Concluida la Olimpiada de Londres, se nota algo así como un pacto tácito para sobrevalorar los resultados deportivos y atléticos de la representación española. Menos medallas que en Pekín y bastantes menos que en Barcelona traducen un retroceso incuestionable. Las expectativas frustradas lo fueron en gran parte por ausencia de grandes profesionales lesionados, lo que puso nuevamente en primer plano el debate de la pureza perdida en estos grandes encuentros cuatrienales. Los juegos olímpicos ¿son para amateurs apoyados por sus países o para profesionales multimillonarios?

Condicionada o no, la mezcla no es coherente con la retórica idealista que predican comités, gobiernos y presentadores, llevados de un ardor neohelenístico que se da patadas con el nacido en Olimpia 800 años antes de Cristo. Más allá del ritual, esa cínica comparación se refleja muy bien en la excelente película evocada en la ceremonia inaugural de los juegos de Londres, Carros de fuego, de Hugh Hudson, cuando el presidente y el rector de Cambridge reprochan al atleta Harold Abraham que se entrene con un preparador profesional. La sinceridad del universalismo olímpico también queda en entredicho con las reticencias de ambos por la raza judía del atleta y el origen árabe del entrenador. Cuando Abraham gana la carrera estrella de la Olimpiada (París, 1924), todo es satisfacción en el neogótico despacho universitario: ellos ya le sabían ganador. Gütes ende, alles güte, según el no menos cínico proverbio alemán.
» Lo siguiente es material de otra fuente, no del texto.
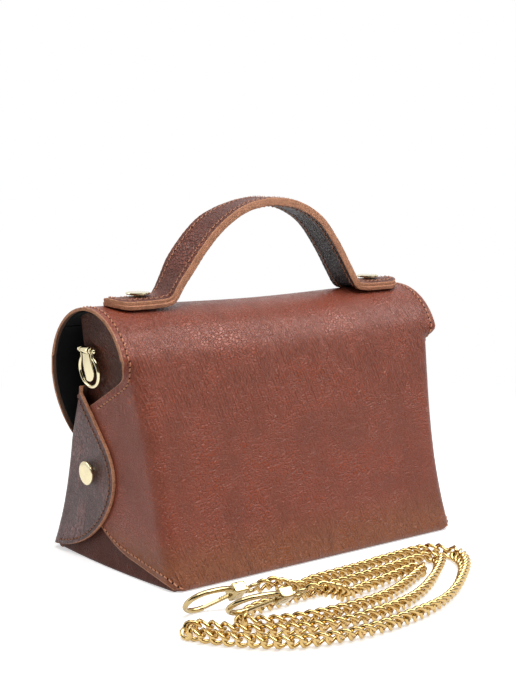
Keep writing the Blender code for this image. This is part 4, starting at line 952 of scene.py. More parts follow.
def clasp_end(spot):
    """Where the chain meets a clasp's swivel, and the direction in which it leaves."""
    matrix = clasp_matrix(spot)
    end = matrix @ Vector((-SWIVEL_REACH - SWIVEL_EYE - SWIVEL_WIRE - GAP, 0.0, 0.0))
    return end, (matrix.to_3x3() @ Vector((-1.0, 0.0, 0.0))).normalized()


def chain_line():
    """The chain's middle line, from the first clasp to the second."""
    start, away = clasp_end(CLASP_SPOTS["first"])
    stop, back = clasp_end(CLASP_SPOTS["second"])
    floor = [Vector((x, y, CHAIN_Z)) for x, y in CHAIN_ROUTE]
    rise = [Vector(point) for point in CHAIN_RISE]
    middle = spline([start + away * CHAIN_STRAIGHT] + floor + rise + [stop + back * CHAIN_STRAIGHT], 4)
    return [start, start + away * CHAIN_LEAD] + middle + [stop + back * CHAIN_LEAD, stop]


def curb_link(wire, pitch, width, twist):
    """One curb link: a ring drawn out to an oval and twisted about its length."""
    link, ring = bmesh.new(), 0.01
    section = bmesh.ops.create_circle(
        link, cap_ends=False, segments=6, radius=wire / 2.0,
        matrix=Matrix.Translation((ring, 0.0, 0.0)) @ Matrix.Rotation(math.pi / 2.0, 4, "X"))["verts"]
    bmesh.ops.spin(
        link, geom=section + link.edges[:], cent=(0.0, 0.0, 0.0), axis=(0.0, 0.0, 1.0), angle=math.tau, steps=16,
        use_merge=True, use_duplicate=False)
    half_long, half_wide = (pitch + wire) / 2.0, (width - wire) / 2.0
    for vert in link.verts:
        angle = math.atan2(vert.co.y, vert.co.x)
        out = math.hypot(vert.co.x, vert.co.y) - ring
        centre = Vector((half_long * math.cos(angle), half_wide * math.sin(angle), 0.0))
        normal = Vector((half_wide * math.cos(angle), half_long * math.sin(angle), 0.0)).normalized()
        point = centre + normal * out
        turn = twist * clamp(point.x / half_long, -1.2, 1.2)
        vert.co = Matrix.Rotation(turn, 3, "X") @ Vector((point.x, point.y, vert.co.z))
    bmesh.ops.recalc_face_normals(link, faces=link.faces)
    return link


def lane_roll(point):
    """How far up on its edge the chain stands at a place, in radians."""
    wave = noise.noise(Vector((point.x * 28.0, point.y * 28.0, 1.7)))
    return math.radians(56.0 + 16.0 * wave)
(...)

Valorando primordialmente el esfuerzo amateur, reconocemos que sin profesionales como los hermanos Gasol, por ejemplo, y otros compañeros en equipos de élite, las Olimpiadas no sumarían miles de millones de seguidores en el mundo entero, ni serían, como lo son hoy -pues no siempre lo fueron- el planetario aunque efímero gesto de unidad contra toda discriminación por motivos de raza, género, cultura y creencia. El hecho de que el espectáculo del deporte no sea el único en la concepción hiperespectacular del evento no hace sino confirmar el fenómeno nuclear de la civilización global que nos toca gozar o sufrir. Cuando en la ceremonia de clausura vimos a los atletas confinados en los triángulos de la bandera británica, como espectadores -los únicos en pie- del agobiante espectáculo transferido durante casi dos horas a cantantes, actores y bailarines, entendimos con cierta nostalgia la confusión y el barullo en que han derivado las odas de Píndaro precisamente llamadas "Olímpicas", que celebraban en los estadios de Grecia las grandes marcas de los atletas. Quizá sea el único medio de adormecer al contribuyente ante un coste de doce mil millones de euros que hará de Cameron un insomne.

Con sus escasos resultados de conjunto, los deportistas y atletas españoles han reflejado el momento recesivo de su país y, no por azar, el lugar que hoy ocupa en la jerarquía del euro. Sería injusto pedirles más.